## start Data section
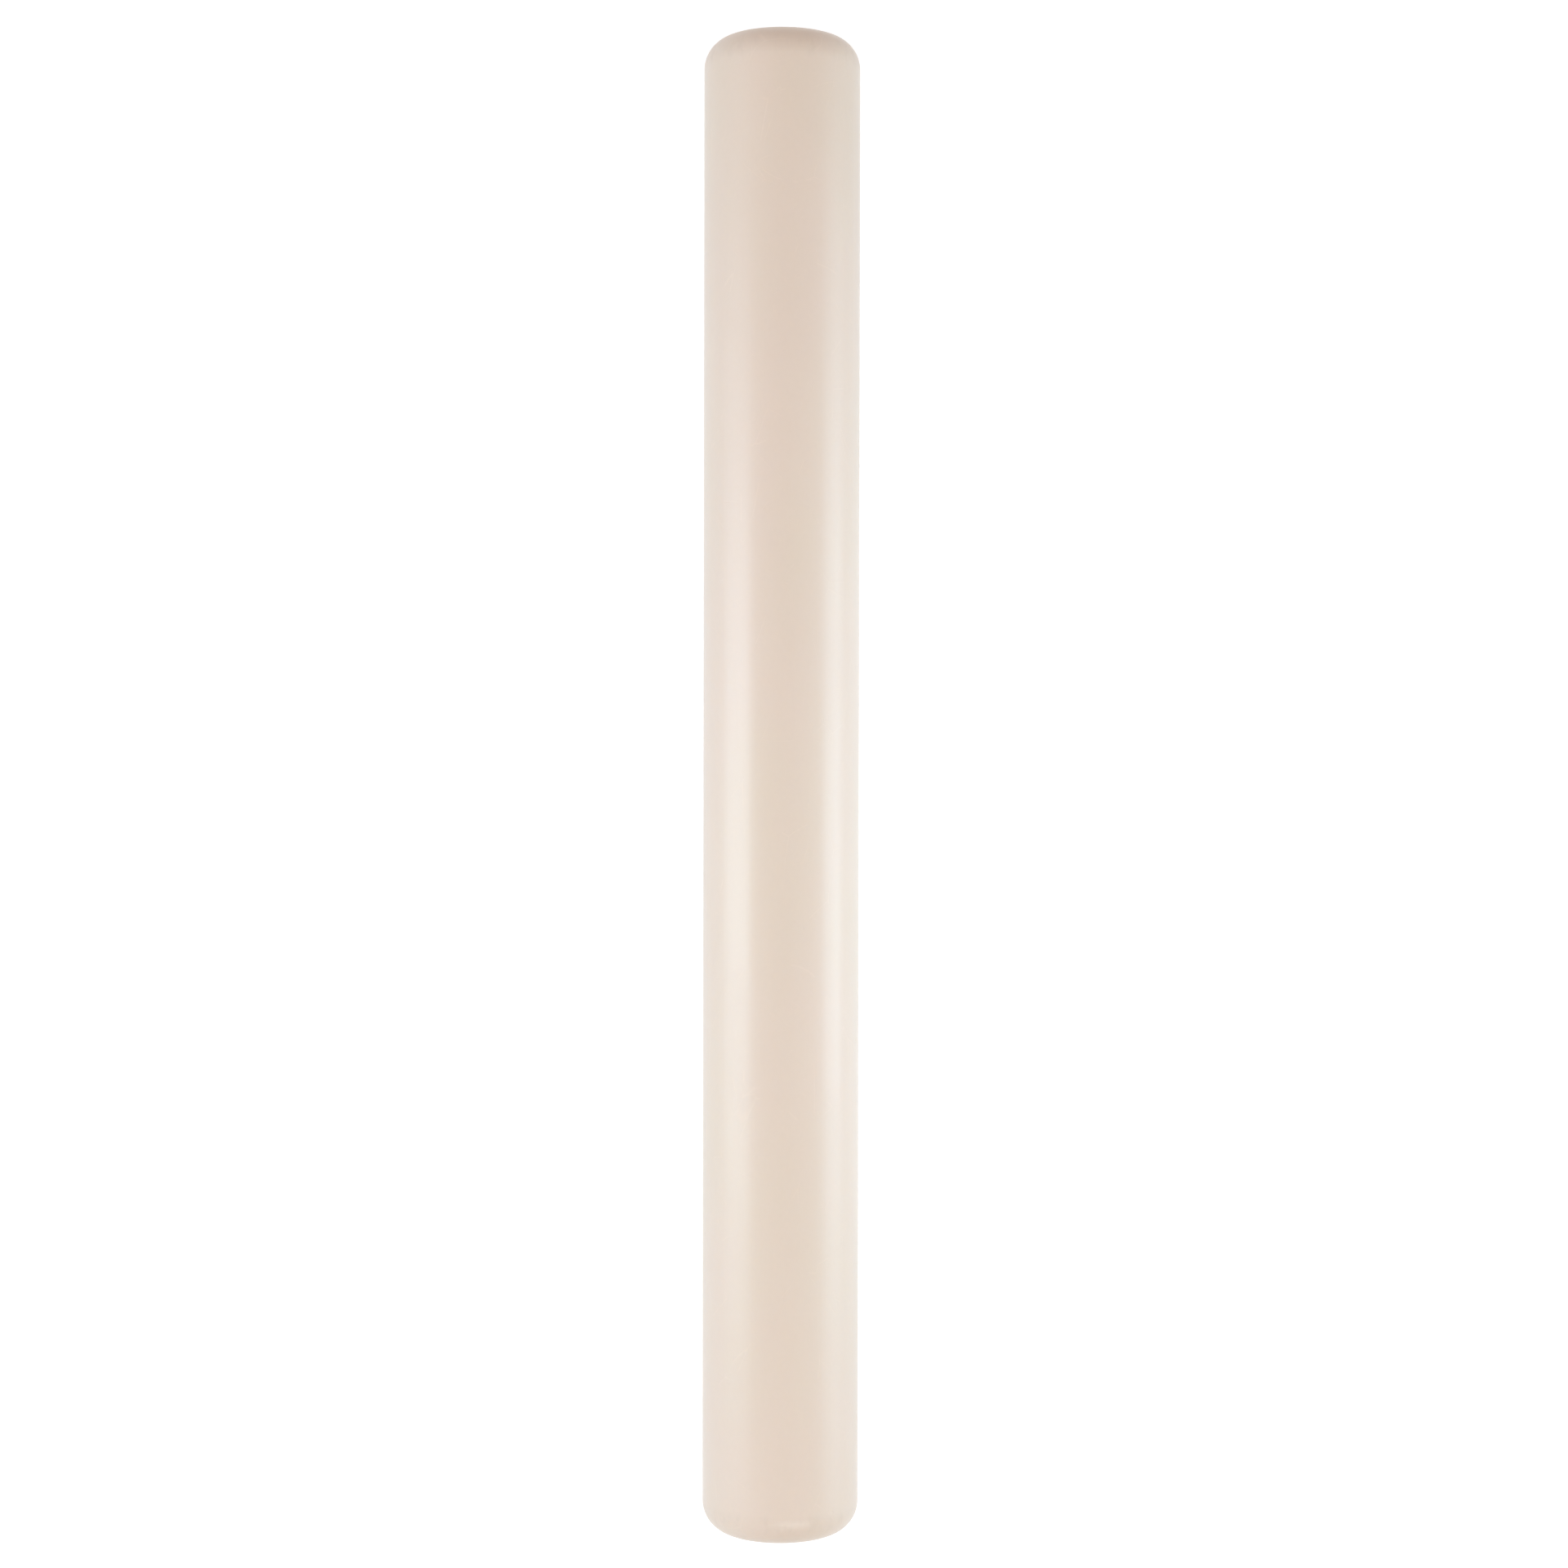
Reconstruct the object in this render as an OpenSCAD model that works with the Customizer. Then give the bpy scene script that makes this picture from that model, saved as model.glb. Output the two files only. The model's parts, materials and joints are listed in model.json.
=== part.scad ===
// Straight pastry rolling pin: one solid length of round plastic rod with both ends rounded on a lathe.
// The pin lies along X with its middle at the origin, so that it rolls about the X axis. Millimetres.

/* [Barrel] */
// Length of the pin, from end face to end face
pin_length = 480; // [300:5:600]
// Diameter of the barrel
barrel_d = 50; // [30:1:70]

/* [Ends] */
// Radius of the rounding between the barrel and each end face
end_r = 10; // [2:0.5:14]

/* [Hidden] */

// Ivory, which is the plastic's own colour all the way through
ivory = [0.91, 0.85, 0.79];
// Facets round a full circle
round_fn = 128;

barrel_r = barrel_d / 2;
// The barrel is straight between the two roundings
barrel_length = pin_length - 2 * end_r;
// Radius of the flat face that the rounding leaves on each end
face_r = barrel_r - end_r;

// The quarter disc that turns the corner between barrel and end face, in the +X +Y quadrant
module corner_round() {
    intersection() {
        circle(r = end_r, $fn = round_fn);
        square(end_r);
    }
}

// Half of the pin's lengthwise section: X is the distance from the roll axis, Y runs along it
module half_section() {
    translate([0, -pin_length / 2])
        square([face_r, pin_length]);
    translate([0, -barrel_length / 2])
        square([barrel_r, barrel_length]);
    for (far_end = [0, 1])
        mirror([0, far_end])
            translate([face_r, barrel_length / 2])
                corner_round();
}

module pin_body() {
    color(ivory)
        rotate([0, 90, 0])
            rotate_extrude($fn = round_fn)
                half_section();
}

pin_body();
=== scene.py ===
import json
from math import cos, pi, radians, sin, sqrt

import bpy
from mathutils import Matrix, Vector


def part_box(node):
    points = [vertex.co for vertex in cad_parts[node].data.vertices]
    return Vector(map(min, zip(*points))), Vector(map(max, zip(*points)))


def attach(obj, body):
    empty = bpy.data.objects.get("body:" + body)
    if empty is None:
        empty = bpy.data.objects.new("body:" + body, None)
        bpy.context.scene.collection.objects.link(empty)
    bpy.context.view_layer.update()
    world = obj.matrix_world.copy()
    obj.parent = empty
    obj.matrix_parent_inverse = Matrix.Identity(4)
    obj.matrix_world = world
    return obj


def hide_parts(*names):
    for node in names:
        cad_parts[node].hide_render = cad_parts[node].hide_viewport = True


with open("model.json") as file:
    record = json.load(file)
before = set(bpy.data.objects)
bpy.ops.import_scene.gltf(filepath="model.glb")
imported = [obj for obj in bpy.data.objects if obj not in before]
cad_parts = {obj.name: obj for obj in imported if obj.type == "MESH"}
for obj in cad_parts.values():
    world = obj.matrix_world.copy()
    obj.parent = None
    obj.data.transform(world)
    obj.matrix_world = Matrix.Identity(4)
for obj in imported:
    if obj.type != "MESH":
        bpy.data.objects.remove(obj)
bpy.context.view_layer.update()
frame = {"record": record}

# Pin body: one length of solid ivory plastic rod, cut off, faced and rounded at both ends on a lathe.
# It is the whole pin. The hands roll the bare barrel, so nothing is fixed to it or turns inside it.

# Lengths are in metres
MM = 0.001
barrel = next(mount for mount in frame["record"]["mounts"] if mount["name"] == "barrel")
barrel_r = barrel["dims"]["r_mm"] * MM
barrel_length = barrel["dims"]["length_mm"] * MM
pin_low, pin_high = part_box("pin_body")
pin_length = pin_high.x - pin_low.x
end_r = (pin_length - barrel_length) / 2
# The last point of a turn falls on the first. The rings are those of one half of the rod.
POINTS_ROUND = 193
BARREL_RINGS = 48
ROUNDING_RINGS = 24
FACE_RINGS = 16
# Points nearer to each other than this become one, which closes the seams
SEAM = 0.001 * MM


def add_node(tree, kind, inputs=None, **settings):
    """A new node with its settings made and its inputs linked or filled in."""
    made = tree.nodes.new(kind)
    for name, value in settings.items():
        setattr(made, name, value)
    for key, value in (inputs or {}).items():
        if isinstance(value, bpy.types.NodeSocket):
            tree.links.new(value, made.inputs[key])
        else:
            made.inputs[key].default_value = value
    return made


def reckon(tree, operation, *values):
    """The result of one sum on numbers or sockets."""
    return add_node(tree, "ShaderNodeMath", dict(enumerate(values)), operation=operation).outputs[0]


def turned_rod_tree():
    """The rod as a lathe makes it: half of it swept round the X axis, and that half turned end for end."""
    tree = bpy.data.node_groups.new("turned_rod", "GeometryNodeTree")
    for name, kind in (
        ("Barrel Length", "NodeSocketFloat"),
        ("Barrel Radius", "NodeSocketFloat"),
        ("End Radius", "NodeSocketFloat"),
        ("Points Round", "NodeSocketInt"),
        ("Barrel Rings", "NodeSocketInt"),
        ("Rounding Rings", "NodeSocketInt"),
        ("Face Rings", "NodeSocketInt"),
        ("Plastic", "NodeSocketMaterial"),
    ):
        tree.interface.new_socket(name=name, in_out="INPUT", socket_type=kind)
    tree.interface.new_socket(name="Rod", in_out="OUTPUT", socket_type="NodeSocketGeometry")
    given = add_node(tree, "NodeGroupInput").outputs
    on_sheet = add_node(tree, "GeometryNodeInputPosition").outputs[0]
    place = add_node(tree, "ShaderNodeSeparateXYZ", {0: on_sheet}).outputs
    # Each sheet is a square with sides of 1: share runs along it from 0 to 1, and turn across it full circle
    share = reckon(tree, "ADD", place["X"], 0.5)
    turn = reckon(tree, "MULTIPLY", place["Y"], 2 * pi)
    half_barrel = reckon(tree, "MULTIPLY", given["Barrel Length"], 0.5)
    face_r = reckon(tree, "SUBTRACT", given["Barrel Radius"], given["End Radius"])
    corner = reckon(tree, "MULTIPLY", share, pi / 2)
    # Each band gives its count of rings, how far along X a ring lies and how far out
    bands = (
        (
            given["Barrel Rings"],
            reckon(tree, "MULTIPLY", share, half_barrel),
            given["Barrel Radius"],
        ),
        (
            given["Rounding Rings"],
            reckon(tree, "MULTIPLY_ADD", reckon(tree, "SINE", corner), given["End Radius"], half_barrel),
            reckon(tree, "MULTIPLY_ADD", reckon(tree, "COSINE", corner), given["End Radius"], face_r),
        ),
        (
            given["Face Rings"],
            reckon(tree, "ADD", half_barrel, given["End Radius"]),
            reckon(tree, "MULTIPLY", face_r, reckon(tree, "SUBTRACT", 1, share)),
        ),
    )
    half = add_node(tree, "GeometryNodeJoinGeometry")
    for rings, along, out in bands:
        sheet = add_node(tree, "GeometryNodeMeshGrid", {
            "Size X": 1, "Size Y": 1, "Vertices X": rings, "Vertices Y": given["Points Round"],
        })
        ring = add_node(tree, "ShaderNodeCombineXYZ", {
            "X": along,
            "Y": reckon(tree, "MULTIPLY", out, reckon(tree, "COSINE", turn)),
            "Z": reckon(tree, "MULTIPLY", out, reckon(tree, "SINE", turn)),
        })
        swept = add_node(tree, "GeometryNodeSetPosition", {
            "Geometry": sheet.outputs["Mesh"], "Position": ring.outputs[0],
        })
        tree.links.new(swept.outputs[0], half.inputs[0])
    other_half = add_node(tree, "GeometryNodeTransform", {
        "Geometry": half.outputs[0], "Rotation": (0, 0, pi),
    })
    rod = add_node(tree, "GeometryNodeJoinGeometry")
    for part in (half, other_half):
        tree.links.new(part.outputs[0], rod.inputs[0])
    closed = add_node(tree, "GeometryNodeMergeByDistance", {"Geometry": rod.outputs[0], "Distance": SEAM})
    smooth = add_node(tree, "GeometryNodeSetShadeSmooth", {"Geometry": closed.outputs[0]})
    real = add_node(tree, "GeometryNodeRealizeInstances", {"Geometry": smooth.outputs[0]})
    dressed = add_node(tree, "GeometryNodeSetMaterial", {
        "Geometry": real.outputs[0], "Material": given["Plastic"],
    })
    add_node(tree, "NodeGroupOutput", {"Rod": dressed.outputs[0]})
    return tree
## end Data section
Exactly as written, quote the lines from the one that has "the +X +Y quadrant" down to the one that has "obj.matrix_parent_inverse = Matrix.Identity(4)", and include both.

Expected answer ▸
// The quarter disc that turns the corner between barrel and end face, in the +X +Y quadrant
module corner_round() {
    intersection() {
        circle(r = end_r, $fn = round_fn);
        square(end_r);
    }
}

// Half of the pin's lengthwise section: X is the distance from the roll axis, Y runs along it
module half_section() {
    translate([0, -pin_length / 2])
        square([face_r, pin_length]);
    translate([0, -barrel_length / 2])
        square([barrel_r, barrel_length]);
    for (far_end = [0, 1])
        mirror([0, far_end])
            translate([face_r, barrel_length / 2])
                corner_round();
}

module pin_body() {
    color(ivory)
        rotate([0, 90, 0])
            rotate_extrude($fn = round_fn)
                half_section();
}

pin_body();
=== scene.py ===
import json
from math import cos, pi, radians, sin, sqrt

import bpy
from mathutils import Matrix, Vector


def part_box(node):
    points = [vertex.co for vertex in cad_parts[node].data.vertices]
    return Vector(map(min, zip(*points))), Vector(map(max, zip(*points)))


def attach(obj, body):
    empty = bpy.data.objects.get("body:" + body)
    if empty is None:
        empty = bpy.data.objects.new("body:" + body, None)
        bpy.context.scene.collection.objects.link(empty)
    bpy.context.view_layer.update()
    world = obj.matrix_world.copy()
    obj.parent = empty
    obj.matrix_parent_inverse = Matrix.Identity(4)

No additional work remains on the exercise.